TIGHT LABOR MARKETS aren't the only concern. Another imbalance that Greenspan noted was the shortfall between private-sector savings and investment, which is being filled by foreign investment, resulting in mounting U.S. international indebtedness. Greenspan worries that, as foreign economies revive, capital inflows from abroad "may be difficult to sustain." He warns that without a rebound in U.S. savings, the dollar could weaken and market interest rates could rise. The recent drop in the dollar against the yen and the euro may well be the first signs that foreign capital is not coming into the U.S. in the quantities it had been.
Greenspan also suggested that the Fed will be keeping a close eye on commodity prices, which are generally picking up in response to the firming in international demand. But the signals here may not be as reliable as the signals from the labor markets. Greenspan said that as the increasingly high-tech economy becomes more conceptual than physical, "the actual impact of industrial commodities on the general price level diminishes." However, Greenspan said that commodity prices tend to reflect the order intake and general level of activity in the industrial sector, which he referred to as "a still very significant part of the economy."

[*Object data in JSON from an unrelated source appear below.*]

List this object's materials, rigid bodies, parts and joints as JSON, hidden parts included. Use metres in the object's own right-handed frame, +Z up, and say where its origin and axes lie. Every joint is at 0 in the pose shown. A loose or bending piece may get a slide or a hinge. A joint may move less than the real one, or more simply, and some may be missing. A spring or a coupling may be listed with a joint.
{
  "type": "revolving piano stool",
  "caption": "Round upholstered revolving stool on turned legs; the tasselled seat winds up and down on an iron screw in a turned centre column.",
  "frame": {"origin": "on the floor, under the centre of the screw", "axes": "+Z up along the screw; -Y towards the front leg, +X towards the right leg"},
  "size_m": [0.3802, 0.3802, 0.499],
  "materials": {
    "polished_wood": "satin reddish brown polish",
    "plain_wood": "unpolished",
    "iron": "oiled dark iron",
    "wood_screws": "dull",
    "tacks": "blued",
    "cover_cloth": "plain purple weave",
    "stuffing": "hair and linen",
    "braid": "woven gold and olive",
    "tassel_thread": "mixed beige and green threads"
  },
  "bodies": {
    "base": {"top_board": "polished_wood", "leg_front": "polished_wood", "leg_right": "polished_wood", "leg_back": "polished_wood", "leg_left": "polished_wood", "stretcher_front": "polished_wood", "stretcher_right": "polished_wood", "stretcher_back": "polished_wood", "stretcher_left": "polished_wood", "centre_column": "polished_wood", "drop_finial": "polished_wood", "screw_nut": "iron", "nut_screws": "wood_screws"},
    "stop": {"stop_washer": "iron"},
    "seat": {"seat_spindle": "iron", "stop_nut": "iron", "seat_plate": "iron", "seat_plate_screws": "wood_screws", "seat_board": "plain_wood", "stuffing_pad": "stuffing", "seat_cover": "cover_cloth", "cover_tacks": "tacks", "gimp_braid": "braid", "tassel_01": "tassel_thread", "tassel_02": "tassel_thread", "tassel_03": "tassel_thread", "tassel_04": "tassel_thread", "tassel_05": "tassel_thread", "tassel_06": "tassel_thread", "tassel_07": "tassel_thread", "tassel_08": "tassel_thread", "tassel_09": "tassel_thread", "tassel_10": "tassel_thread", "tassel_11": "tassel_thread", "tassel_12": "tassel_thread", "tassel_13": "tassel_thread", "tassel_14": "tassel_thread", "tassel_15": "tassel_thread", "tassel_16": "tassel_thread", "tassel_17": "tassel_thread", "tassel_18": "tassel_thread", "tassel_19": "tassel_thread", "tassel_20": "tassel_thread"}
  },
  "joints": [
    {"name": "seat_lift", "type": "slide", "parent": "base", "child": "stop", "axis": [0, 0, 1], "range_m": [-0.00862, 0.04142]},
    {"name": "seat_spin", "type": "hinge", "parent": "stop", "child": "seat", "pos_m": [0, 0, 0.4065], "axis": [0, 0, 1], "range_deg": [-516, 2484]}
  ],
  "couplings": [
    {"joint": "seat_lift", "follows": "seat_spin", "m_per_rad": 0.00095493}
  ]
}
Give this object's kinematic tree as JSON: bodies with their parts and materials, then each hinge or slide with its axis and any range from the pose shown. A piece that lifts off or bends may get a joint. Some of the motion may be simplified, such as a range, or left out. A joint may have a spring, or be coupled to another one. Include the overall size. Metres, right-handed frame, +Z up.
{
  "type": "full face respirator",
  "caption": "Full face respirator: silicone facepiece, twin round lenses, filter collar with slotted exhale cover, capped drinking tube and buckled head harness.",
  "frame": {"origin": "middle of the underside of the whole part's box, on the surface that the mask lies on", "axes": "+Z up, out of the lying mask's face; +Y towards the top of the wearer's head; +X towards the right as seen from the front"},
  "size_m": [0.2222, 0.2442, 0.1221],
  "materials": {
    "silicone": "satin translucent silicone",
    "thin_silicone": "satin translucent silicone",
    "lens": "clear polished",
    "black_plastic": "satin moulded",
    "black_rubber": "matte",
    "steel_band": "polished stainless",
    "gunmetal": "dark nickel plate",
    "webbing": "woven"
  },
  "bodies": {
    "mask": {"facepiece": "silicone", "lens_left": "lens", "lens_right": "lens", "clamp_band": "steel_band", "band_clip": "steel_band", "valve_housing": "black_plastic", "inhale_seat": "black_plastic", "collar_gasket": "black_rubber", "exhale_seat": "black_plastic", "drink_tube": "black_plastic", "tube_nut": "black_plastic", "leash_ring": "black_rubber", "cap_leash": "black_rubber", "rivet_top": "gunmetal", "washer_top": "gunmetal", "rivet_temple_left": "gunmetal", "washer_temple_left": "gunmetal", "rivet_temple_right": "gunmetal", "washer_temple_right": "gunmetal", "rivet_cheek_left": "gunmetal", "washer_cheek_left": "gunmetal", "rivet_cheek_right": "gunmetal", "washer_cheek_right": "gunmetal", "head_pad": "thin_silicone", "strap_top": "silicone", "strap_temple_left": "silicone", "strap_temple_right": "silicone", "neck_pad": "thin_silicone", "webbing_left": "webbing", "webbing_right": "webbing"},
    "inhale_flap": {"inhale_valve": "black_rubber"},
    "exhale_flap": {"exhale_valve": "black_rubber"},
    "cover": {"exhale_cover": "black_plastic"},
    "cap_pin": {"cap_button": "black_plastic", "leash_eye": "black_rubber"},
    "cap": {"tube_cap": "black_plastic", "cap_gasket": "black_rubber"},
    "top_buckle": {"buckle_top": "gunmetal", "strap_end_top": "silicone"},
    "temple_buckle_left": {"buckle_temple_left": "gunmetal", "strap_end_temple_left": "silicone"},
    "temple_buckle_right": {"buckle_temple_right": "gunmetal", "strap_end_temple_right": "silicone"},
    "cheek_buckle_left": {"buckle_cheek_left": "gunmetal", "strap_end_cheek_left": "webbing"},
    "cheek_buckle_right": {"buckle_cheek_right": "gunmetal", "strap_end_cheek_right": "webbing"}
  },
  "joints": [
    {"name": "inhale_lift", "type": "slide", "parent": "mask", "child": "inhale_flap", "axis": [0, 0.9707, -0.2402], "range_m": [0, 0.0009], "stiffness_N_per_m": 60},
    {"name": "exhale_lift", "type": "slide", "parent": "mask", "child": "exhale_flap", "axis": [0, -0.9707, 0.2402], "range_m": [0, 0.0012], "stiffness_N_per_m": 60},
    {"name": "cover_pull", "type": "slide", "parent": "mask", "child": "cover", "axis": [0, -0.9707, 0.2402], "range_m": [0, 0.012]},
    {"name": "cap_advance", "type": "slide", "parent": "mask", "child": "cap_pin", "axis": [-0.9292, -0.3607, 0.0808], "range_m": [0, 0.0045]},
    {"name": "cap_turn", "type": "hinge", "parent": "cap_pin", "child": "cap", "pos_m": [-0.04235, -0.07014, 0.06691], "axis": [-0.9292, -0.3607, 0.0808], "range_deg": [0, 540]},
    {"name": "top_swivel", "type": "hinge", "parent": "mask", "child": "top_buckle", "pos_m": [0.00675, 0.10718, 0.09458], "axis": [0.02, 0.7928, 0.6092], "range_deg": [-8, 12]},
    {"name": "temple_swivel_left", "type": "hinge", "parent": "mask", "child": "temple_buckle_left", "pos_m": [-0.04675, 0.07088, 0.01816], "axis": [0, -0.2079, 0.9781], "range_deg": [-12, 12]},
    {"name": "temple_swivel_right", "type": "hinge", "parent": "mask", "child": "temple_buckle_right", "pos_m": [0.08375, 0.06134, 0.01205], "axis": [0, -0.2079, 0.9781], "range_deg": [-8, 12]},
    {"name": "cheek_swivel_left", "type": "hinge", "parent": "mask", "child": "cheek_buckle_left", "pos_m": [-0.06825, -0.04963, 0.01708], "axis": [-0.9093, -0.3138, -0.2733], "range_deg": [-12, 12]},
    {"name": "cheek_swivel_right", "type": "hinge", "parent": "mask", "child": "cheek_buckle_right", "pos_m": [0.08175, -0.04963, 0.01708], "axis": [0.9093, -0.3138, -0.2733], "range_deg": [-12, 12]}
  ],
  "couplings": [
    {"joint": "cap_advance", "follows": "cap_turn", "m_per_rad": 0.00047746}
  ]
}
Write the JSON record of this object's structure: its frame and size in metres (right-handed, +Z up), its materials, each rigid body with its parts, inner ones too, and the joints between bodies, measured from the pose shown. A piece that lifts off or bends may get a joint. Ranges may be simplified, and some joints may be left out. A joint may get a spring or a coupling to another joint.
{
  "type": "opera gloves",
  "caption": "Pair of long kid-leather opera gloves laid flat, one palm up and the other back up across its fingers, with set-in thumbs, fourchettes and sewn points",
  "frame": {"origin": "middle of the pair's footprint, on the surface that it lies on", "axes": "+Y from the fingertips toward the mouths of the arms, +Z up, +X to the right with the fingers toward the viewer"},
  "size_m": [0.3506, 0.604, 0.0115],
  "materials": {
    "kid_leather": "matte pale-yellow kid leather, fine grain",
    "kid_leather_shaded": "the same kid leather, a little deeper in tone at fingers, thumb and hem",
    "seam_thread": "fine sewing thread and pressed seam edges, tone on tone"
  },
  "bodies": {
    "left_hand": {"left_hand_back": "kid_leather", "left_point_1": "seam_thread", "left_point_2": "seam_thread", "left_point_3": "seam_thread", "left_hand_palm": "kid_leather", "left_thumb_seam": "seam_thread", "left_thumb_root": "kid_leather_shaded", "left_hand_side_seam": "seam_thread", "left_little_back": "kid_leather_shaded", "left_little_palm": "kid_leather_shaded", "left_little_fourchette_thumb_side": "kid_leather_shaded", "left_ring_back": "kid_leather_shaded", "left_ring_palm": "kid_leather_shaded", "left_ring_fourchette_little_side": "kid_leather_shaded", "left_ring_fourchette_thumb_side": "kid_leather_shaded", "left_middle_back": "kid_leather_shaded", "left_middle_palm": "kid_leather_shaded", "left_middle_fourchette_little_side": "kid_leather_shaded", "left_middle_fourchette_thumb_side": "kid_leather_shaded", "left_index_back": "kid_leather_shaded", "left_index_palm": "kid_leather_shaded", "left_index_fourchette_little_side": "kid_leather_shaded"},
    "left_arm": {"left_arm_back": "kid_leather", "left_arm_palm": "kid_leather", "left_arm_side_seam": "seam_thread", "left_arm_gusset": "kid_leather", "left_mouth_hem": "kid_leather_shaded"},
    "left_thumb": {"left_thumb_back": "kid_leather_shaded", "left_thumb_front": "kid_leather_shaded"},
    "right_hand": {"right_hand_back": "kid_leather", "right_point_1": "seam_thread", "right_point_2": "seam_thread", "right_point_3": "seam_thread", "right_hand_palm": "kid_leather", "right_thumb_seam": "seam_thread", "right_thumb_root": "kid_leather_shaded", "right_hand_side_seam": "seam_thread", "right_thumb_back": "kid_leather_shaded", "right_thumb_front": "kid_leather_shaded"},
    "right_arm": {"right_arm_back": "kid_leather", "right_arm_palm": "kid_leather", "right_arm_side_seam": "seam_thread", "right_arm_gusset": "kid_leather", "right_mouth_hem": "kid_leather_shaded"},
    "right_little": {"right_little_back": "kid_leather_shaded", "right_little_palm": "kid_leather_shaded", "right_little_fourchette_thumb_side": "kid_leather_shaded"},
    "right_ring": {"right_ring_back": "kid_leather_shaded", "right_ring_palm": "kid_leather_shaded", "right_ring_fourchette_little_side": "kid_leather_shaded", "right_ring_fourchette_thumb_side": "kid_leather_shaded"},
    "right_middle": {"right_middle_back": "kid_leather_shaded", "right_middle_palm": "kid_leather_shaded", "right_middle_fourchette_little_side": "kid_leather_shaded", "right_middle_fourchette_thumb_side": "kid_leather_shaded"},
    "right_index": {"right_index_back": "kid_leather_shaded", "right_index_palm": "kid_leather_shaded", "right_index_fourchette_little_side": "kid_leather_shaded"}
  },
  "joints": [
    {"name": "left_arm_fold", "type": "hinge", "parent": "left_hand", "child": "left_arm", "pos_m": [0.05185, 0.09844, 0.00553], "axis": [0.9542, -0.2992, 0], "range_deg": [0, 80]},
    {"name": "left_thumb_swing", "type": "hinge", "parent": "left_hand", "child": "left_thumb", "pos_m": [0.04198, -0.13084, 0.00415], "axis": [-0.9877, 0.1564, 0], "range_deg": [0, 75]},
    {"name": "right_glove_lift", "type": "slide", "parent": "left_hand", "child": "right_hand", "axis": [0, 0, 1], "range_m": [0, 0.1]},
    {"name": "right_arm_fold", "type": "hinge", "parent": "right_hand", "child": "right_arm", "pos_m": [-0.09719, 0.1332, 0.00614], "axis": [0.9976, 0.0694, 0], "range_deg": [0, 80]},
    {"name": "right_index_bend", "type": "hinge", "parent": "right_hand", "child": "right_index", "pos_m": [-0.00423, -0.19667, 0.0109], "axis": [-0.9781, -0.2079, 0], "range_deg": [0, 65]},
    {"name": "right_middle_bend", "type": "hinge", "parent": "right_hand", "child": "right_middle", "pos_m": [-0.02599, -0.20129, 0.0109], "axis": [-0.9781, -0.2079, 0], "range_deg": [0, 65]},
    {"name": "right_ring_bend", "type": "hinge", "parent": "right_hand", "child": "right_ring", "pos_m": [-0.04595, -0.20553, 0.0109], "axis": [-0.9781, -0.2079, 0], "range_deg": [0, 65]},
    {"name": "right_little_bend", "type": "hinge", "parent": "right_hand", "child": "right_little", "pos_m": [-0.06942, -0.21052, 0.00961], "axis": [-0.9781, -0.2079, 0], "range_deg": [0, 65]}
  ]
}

One potential sign of imbalance on which Greenspan did not spend much time was the stock market and the possibility of a market bubble. He said that "identifying a bubble in the process of inflating may be among the most formidable challenges facing a central bank, pitting its own assessment of fundamentals against the combined judgment of millions of investors."
Greenspan admitted that even a productivity acceleration, which embodies significantly higher rates of return on capital, does not ensure that stock prices are not overextended. But for now, he seems willing to give the market's exuberance, irrational or not, the benefit of the doubt. Had he said anything else, he might have given investors a heart attack as well.